INSTRUCTIONS TO FOLLOW: What follows is a set of records, each of which is to be written out exactly.

Records that describe objects
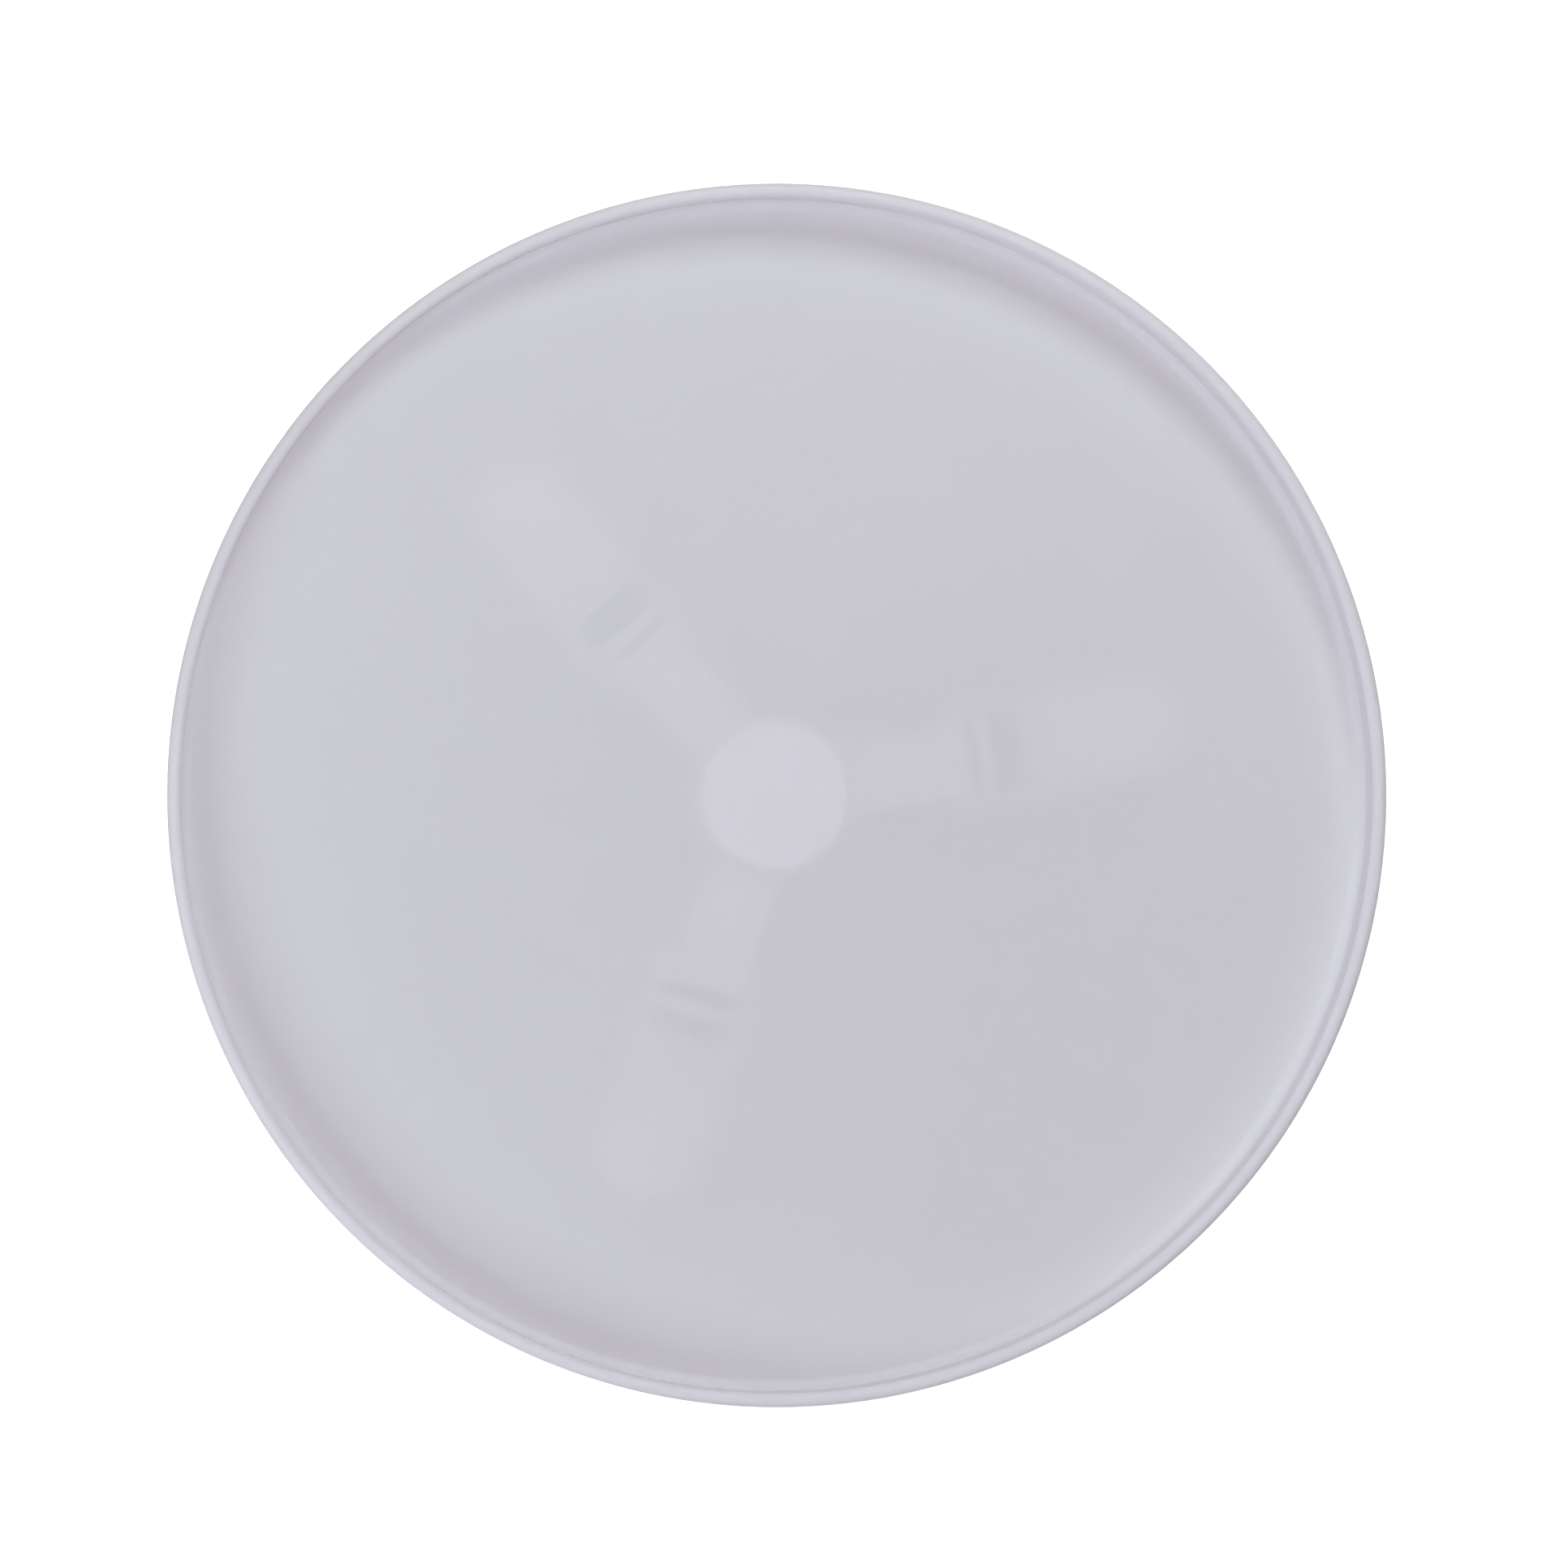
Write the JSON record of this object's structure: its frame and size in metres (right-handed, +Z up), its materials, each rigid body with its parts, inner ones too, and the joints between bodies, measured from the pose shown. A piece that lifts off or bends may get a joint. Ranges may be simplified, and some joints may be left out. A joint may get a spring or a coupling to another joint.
{
  "type": "lazy susan turntable",
  "caption": "Round frosted plastic turntable tray with a low raised rim, turning on a pin and rollers set in a three-armed base with rubber feet.",
  "frame": {"origin": "on the surface it stands on, under the middle of the tray", "axes": "+Z up along the tray's axis of rotation; +X to the right and +Y away from the reader, with the first arm of the base 11 degrees from +X towards +Y"},
  "size_m": [0.305, 0.305, 0.0419],
  "materials": {
    "frosted_plastic": "fine satin-frosted moulded plastic, translucent, light grey-lilac",
    "white_plastic": "moulded white plastic, slightly satin",
    "slippery_plastic": "smooth acetal bearing plastic",
    "tyre_rubber": "soft light grey rubber",
    "foot_rubber": "matte grey rubber",
    "bright_steel": "bright ground steel"
  },
  "bodies": {
    "base": {"base_frame": "white_plastic", "pivot_bush": "slippery_plastic", "upper_thrust_washer": "slippery_plastic", "lower_thrust_washer": "slippery_plastic", "hub_cover": "white_plastic", "roller_axle_1": "bright_steel", "roller_axle_2": "bright_steel", "roller_axle_3": "bright_steel", "axle_clip_1": "bright_steel", "axle_clip_2": "bright_steel", "axle_clip_3": "bright_steel", "foot_1_inner": "foot_rubber", "foot_1_outer": "foot_rubber", "foot_2_inner": "foot_rubber", "foot_2_outer": "foot_rubber", "foot_3_inner": "foot_rubber", "foot_3_outer": "foot_rubber"},
    "turntable": {"tray": "frosted_plastic", "tray_hub_disc": "white_plastic", "pivot_pin": "bright_steel", "retaining_screw": "bright_steel", "retaining_washer": "bright_steel"},
    "roller_1": {"roller_wheel_1": "white_plastic", "roller_tyre_1": "tyre_rubber"},
    "roller_2": {"roller_wheel_2": "white_plastic", "roller_tyre_2": "tyre_rubber"},
    "roller_3": {"roller_wheel_3": "white_plastic", "roller_tyre_3": "tyre_rubber"}
  },
  "joints": [
    {"name": "tray_spin", "type": "hinge", "parent": "base", "child": "turntable", "pos_m": [0, 0, 0.024], "axis": [0, 0, 1], "continuous": true},
    {"name": "roller_spin_1", "type": "hinge", "parent": "base", "child": "roller_1", "pos_m": [0.0533, 0.01036, 0.0142], "axis": [0.9816, 0.1908, 0], "continuous": true},
    {"name": "roller_spin_2", "type": "hinge", "parent": "base", "child": "roller_2", "pos_m": [-0.03562, 0.04098, 0.0142], "axis": [-0.6561, 0.7547, 0], "continuous": true},
    {"name": "roller_spin_3", "type": "hinge", "parent": "base", "child": "roller_3", "pos_m": [-0.01859, -0.05399, 0.0142], "axis": [-0.3256, -0.9455, 0], "continuous": true}
  ],
  "couplings": [
    {"joint": "roller_spin_1", "follows": "tray_spin", "ratio": -5.7158},
    {"joint": "roller_spin_2", "follows": "tray_spin", "ratio": -5.7158},
    {"joint": "roller_spin_3", "follows": "tray_spin", "ratio": -6.0105}
  ]
}
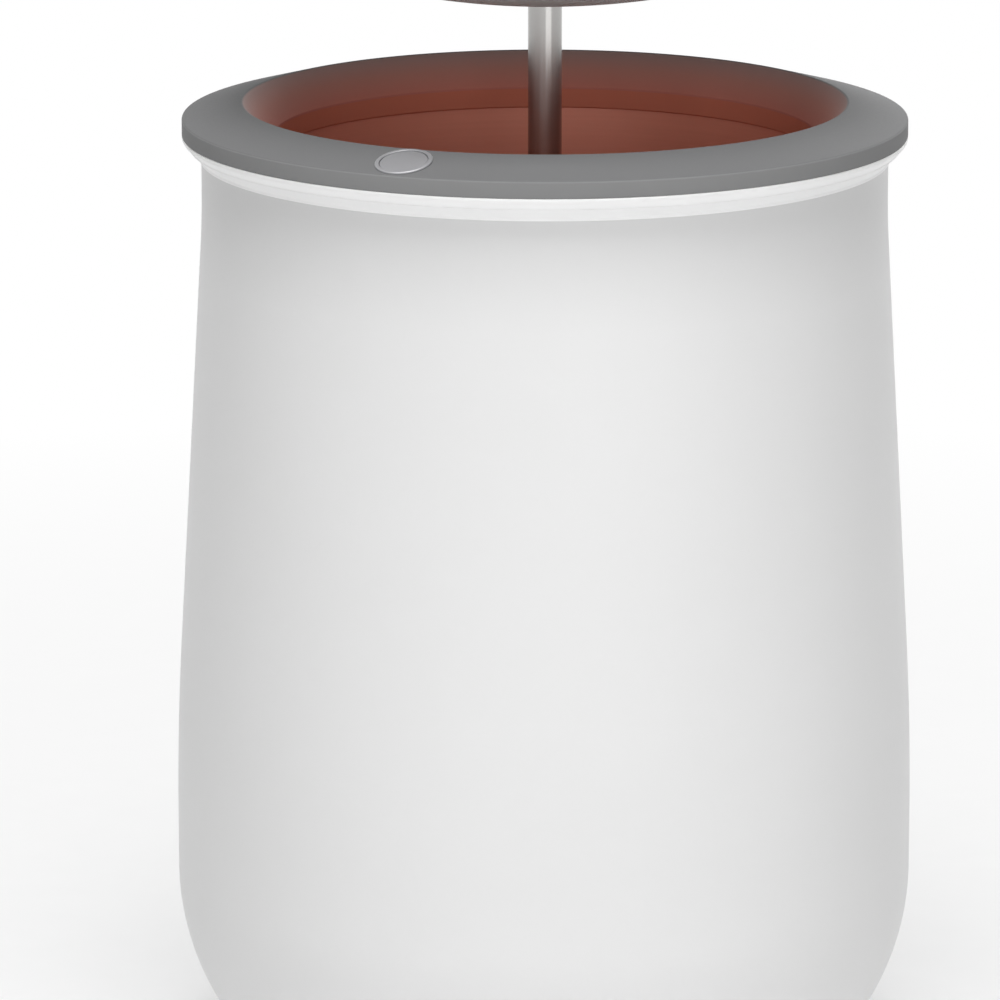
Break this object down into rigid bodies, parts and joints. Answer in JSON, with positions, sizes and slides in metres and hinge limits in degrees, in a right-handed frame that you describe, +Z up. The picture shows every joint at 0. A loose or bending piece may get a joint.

RESULT:
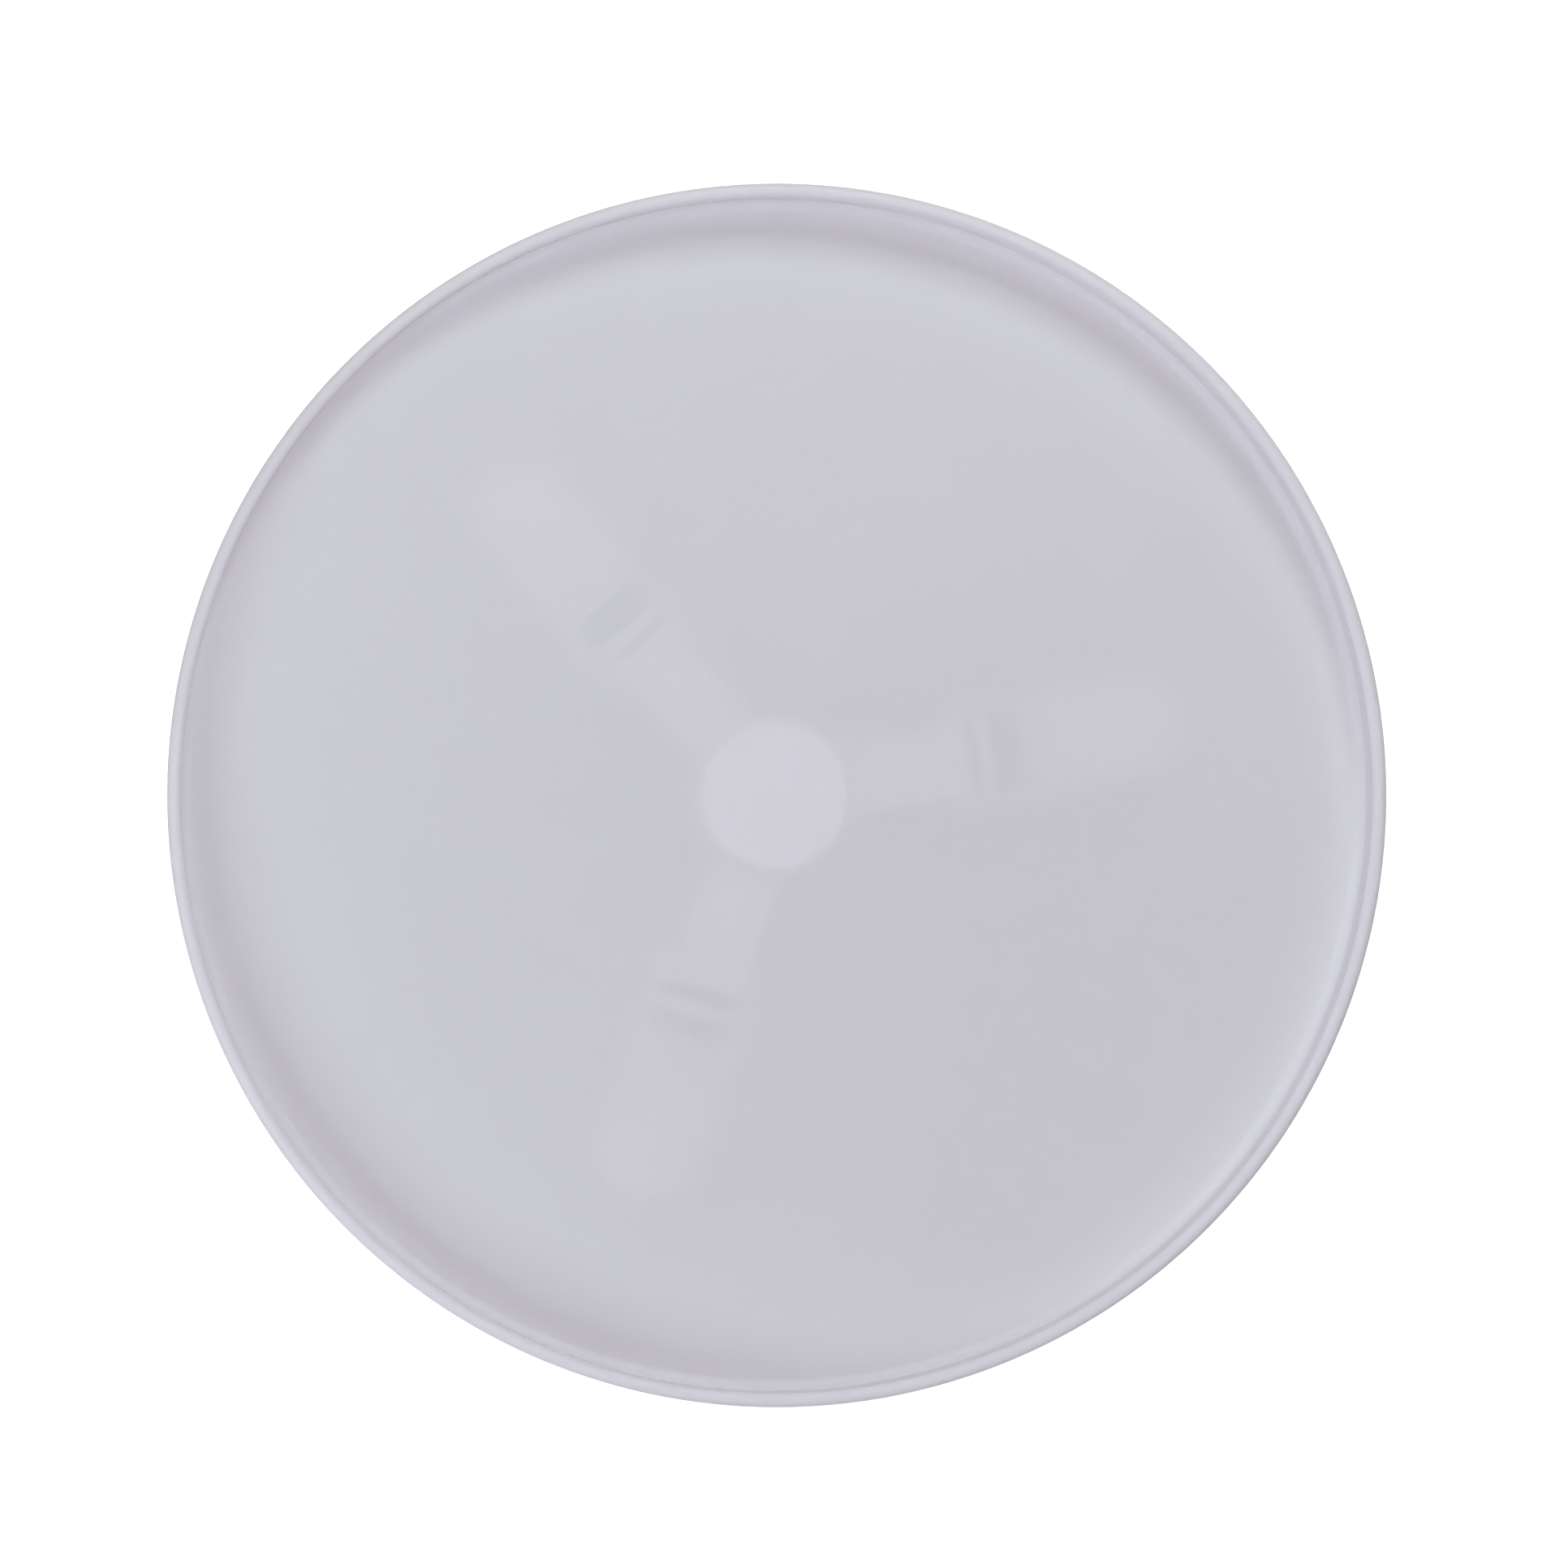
Write the JSON record of this object's structure: its frame and size in metres (right-handed, +Z up), its materials, each rigid body with its parts, inner ones too, and the joints between bodies, measured from the pose shown. A piece that lifts off or bends may get a joint. Ranges may be simplified, and some joints may be left out. A joint may get a spring or a coupling to another joint.
{
  "type": "lazy susan turntable",
  "caption": "Round frosted plastic turntable tray with a low raised rim, turning on a pin and rollers set in a three-armed base with rubber feet.",
  "frame": {"origin": "on the surface it stands on, under the middle of the tray", "axes": "+Z up along the tray's axis of rotation; +X to the right and +Y away from the reader, with the first arm of the base 11 degrees from +X towards +Y"},
  "size_m": [0.305, 0.305, 0.0419],
  "materials": {
    "frosted_plastic": "fine satin-frosted moulded plastic, translucent, light grey-lilac",
    "white_plastic": "moulded white plastic, slightly satin",
    "slippery_plastic": "smooth acetal bearing plastic",
    "tyre_rubber": "soft light grey rubber",
    "foot_rubber": "matte grey rubber",
    "bright_steel": "bright ground steel"
  },
  "bodies": {
    "base": {"base_frame": "white_plastic", "pivot_bush": "slippery_plastic", "upper_thrust_washer": "slippery_plastic", "lower_thrust_washer": "slippery_plastic", "hub_cover": "white_plastic", "roller_axle_1": "bright_steel", "roller_axle_2": "bright_steel", "roller_axle_3": "bright_steel", "axle_clip_1": "bright_steel", "axle_clip_2": "bright_steel", "axle_clip_3": "bright_steel", "foot_1_inner": "foot_rubber", "foot_1_outer": "foot_rubber", "foot_2_inner": "foot_rubber", "foot_2_outer": "foot_rubber", "foot_3_inner": "foot_rubber", "foot_3_outer": "foot_rubber"},
    "turntable": {"tray": "frosted_plastic", "tray_hub_disc": "white_plastic", "pivot_pin": "bright_steel", "retaining_screw": "bright_steel", "retaining_washer": "bright_steel"},
    "roller_1": {"roller_wheel_1": "white_plastic", "roller_tyre_1": "tyre_rubber"},
    "roller_2": {"roller_wheel_2": "white_plastic", "roller_tyre_2": "tyre_rubber"},
    "roller_3": {"roller_wheel_3": "white_plastic", "roller_tyre_3": "tyre_rubber"}
  },
  "joints": [
    {"name": "tray_spin", "type": "hinge", "parent": "base", "child": "turntable", "pos_m": [0, 0, 0.024], "axis": [0, 0, 1], "continuous": true},
    {"name": "roller_spin_1", "type": "hinge", "parent": "base", "child": "roller_1", "pos_m": [0.0533, 0.01036, 0.0142], "axis": [0.9816, 0.1908, 0], "continuous": true},
    {"name": "roller_spin_2", "type": "hinge", "parent": "base", "child": "roller_2", "pos_m": [-0.03562, 0.04098, 0.0142], "axis": [-0.6561, 0.7547, 0], "continuous": true},
    {"name": "roller_spin_3", "type": "hinge", "parent": "base", "child": "roller_3", "pos_m": [-0.01859, -0.05399, 0.0142], "axis": [-0.3256, -0.9455, 0], "continuous": true}
  ],
  "couplings": [
    {"joint": "roller_spin_1", "follows": "tray_spin", "ratio": -5.7158},
    {"joint": "roller_spin_2", "follows": "tray_spin", "ratio": -5.7158},
    {"joint": "roller_spin_3", "follows": "tray_spin", "ratio": -6.0105}
  ]
}
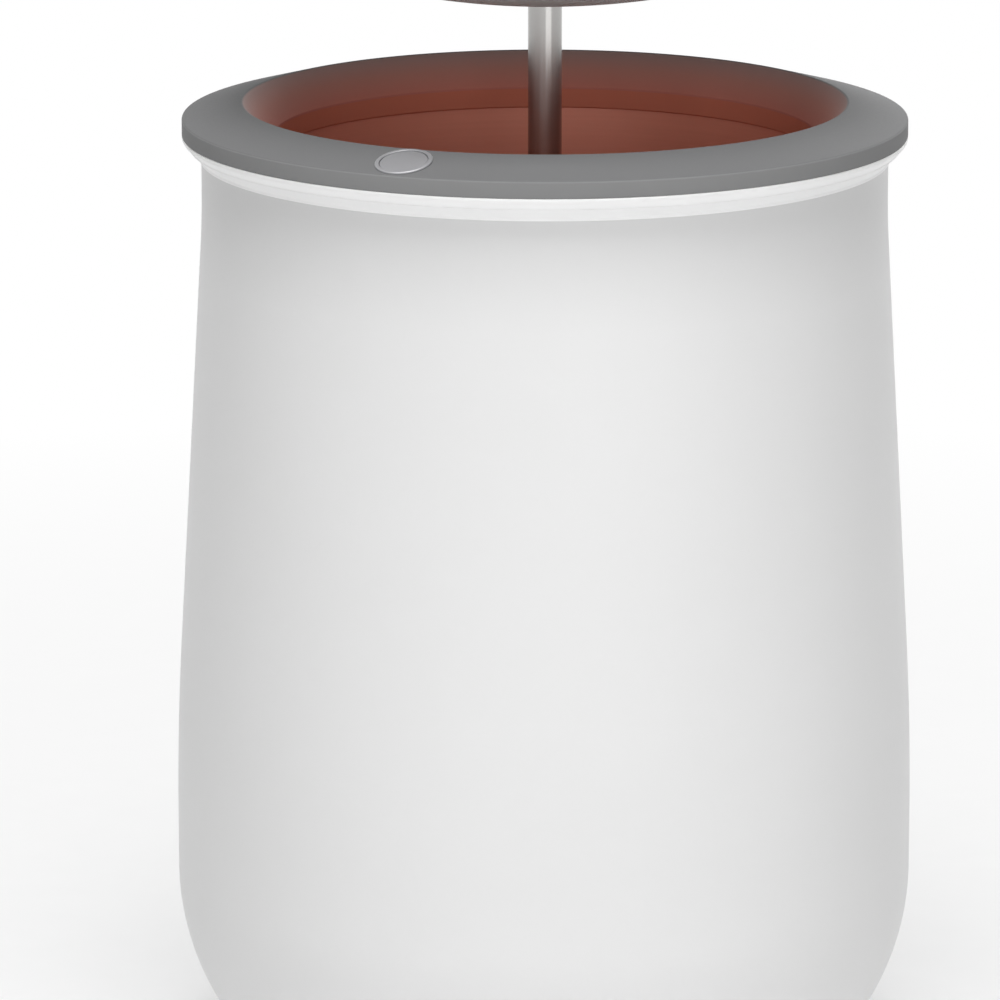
Break this object down into rigid bodies, parts and joints. Answer in JSON, with positions, sizes and slides in metres and hinge limits in degrees, in a right-handed frame that you describe, +Z up. The picture shows every joint at 0. A loose or bending piece may get a joint.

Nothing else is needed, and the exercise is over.